The first type of participant, the individual, is a person who uses that which is made and in some cases is the maker of things (typically for themselves or close affiliates). The second participant, the specialist, is an artisan or craftsman with highly developed skills that yields products created on behalf of the individual. The third participant, the enterprise, is a formal or semi-formal group of people engaged in an organizational effort to make things.


These types of participants align with the shifts in ages of human history (hunter-gatherer to agrarian to industrial). But what's really interesting is how in today's information age, all three still apply.

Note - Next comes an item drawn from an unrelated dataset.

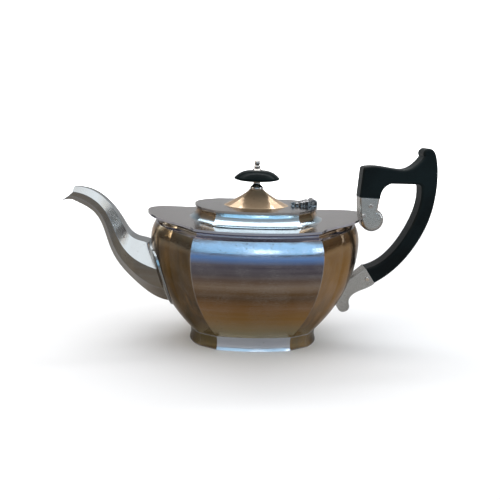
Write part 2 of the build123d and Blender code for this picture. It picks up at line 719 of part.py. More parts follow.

These shifts in the act of making fall into four distinct periods:


The 4 Epochs of Making


  1. Making By People—No means of production, every individual must make and procure everything they need to survive.
     

  2. Making For People—Division of labor, specialists emerge to focus on key skills, initiating the marketplace for trade.
     

  3. Making Without People—Mechanized manufacturing and the assembly line place the mans of production into the hands of the enterprise, initiating the concept of "the consumer."
     

  4. Making With People—Production is democratized, allowing any person to make (still in the early phase).
     

This leads me to the conclusion that what ever the next 'age' is (Collaboration? Social? Innovation?), it seems that this hierarchy of participants starts to reverse to the individual maker at the top, while still retaining all of the benefits and economies of scale that come from the enterprise model. When we get to a point where you can print 3D objects and circuit boards at home to make your own products, the dynamics and role of the enterprise will be radically different than the slight discomfort institutions feel today.